Similarly to the GESI questions, at a minimum compliance level, considerations could include:

  • What aspects of economic crime are relevant to the project/intervention?

  • How will the project ensure that economic crime is not further entrenched? E.g. that it will not discourage potential whistleblowers?

  • How will any risks and unintended negative consequences be identified, monitored and avoided or mitigated against?

At empowerment level, considerations could include:

  • Will the intervention empower people to better identify signs of economic crime and empower those fighting economic crime to be more effective in their work? E.g. could it increase (potential) whistleblowers’ access to resources, knowledge and protection?

  • Will the intervention make it more difficult to hide the proceeds of crime?

  • Will it enable cross-agency and cross-sectoral collaboration to fight economic crime?

Finally, at transformational level, the initiative would want to answer positively to questions such as:

  • Does the intervention address the systemic barriers that whistleblowers and others that seek to tackle financial crime face?

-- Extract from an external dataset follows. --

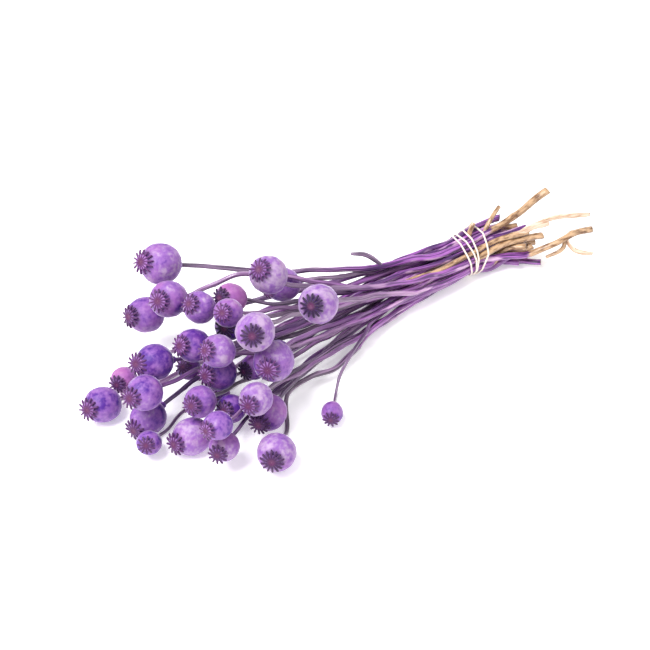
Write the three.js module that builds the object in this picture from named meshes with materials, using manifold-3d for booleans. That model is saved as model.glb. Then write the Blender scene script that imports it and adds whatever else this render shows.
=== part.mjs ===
// A tied bunch of dried, dyed poppy seed heads (opium poppy), lying on a table.
// Each stalk grew as one piece: a woody stem, a round seed capsule and the rayed
// crown that was the flower's stigma. One elastic band, wound a few times round
// the stems near their cut ends, holds the bunch together.
// Millimetres, +Z up. The heads lie towards -X and the cut ends towards +X.
import * as THREE from "three";
import { mergeVertices } from "three/addons/utils/BufferGeometryUtils.js";
import Module from "manifold-3d";

const wasm = await Module();
wasm.setup();

// Driving dimensions of the bunch.
const STEM_RADIUS_CUT = 2.9; // at the cut end of an average stalk
const STEM_RADIUS_HEAD = 1.45; // just under its seed head
const AVERAGE_HEAD = 28; // capsule width that has exactly those radii
const SLOT_SPACING = 6.0; // between stem centres inside the band
const BAND_HEIGHT = 20.1; // of the bundle's centre at the band, above the table
const BAND_RADIUS = 0.9; // of the elastic's section
const BAND_GAP = 0.8; // kept between the elastic and the stems it holds
const CLEARANCE = 0.55; // kept between any two stalks
const FLOOR_GAP = 0.7; // kept under stems, so that heads and band carry the bunch
const SINK = 0.45; // how far a resting capsule is pressed flat on the table
const TWIST = THREE.MathUtils.degToRad(75); // of the hand-tied spiral, band to heads
const CUT_TWIST = THREE.MathUtils.degToRad(45); // of the same spiral, band to cut ends
const CUT_SPREAD = 1.05; // how much wider the bundle is 60 mm past the band
const CUT_DRIFT = -0.36; // sideways slope of the cut ends, the bunch bends here
const SHEAF = new THREE.Vector3(-1, -0.13, 0.0).normalize(); // the way the stems leave
const GATHERED = 0.8; // how far they keep that way instead of each its own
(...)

  • Will it change social norms around people’s expectations of whether others are likely to engage in corruption, tax evasion and other types of economic crime?

  • Will it establish new ways of working to address financial crime?

Conclusion

Better understanding financial crime risks and the broader potential to improve the environment to fight financial crime would be a significant step towards moving from countering financial crime being confined to the responsibility of compliance and risk teams to countering the issue at various levels throughout organisations.

While there are many frameworks used by various organisations to mitigate against a range of risks, having a cross-thematic approach could help us identify useful frameworks and perhaps adapt these to multiple risks (i.e. environmental, GESI and financial crime) at the same time.

More research would be beneficial to understand the effect that is mainstreaming frameworks to address financial crime risks alongside other risks, such as GESI, environmental, social and governance risks within organisations.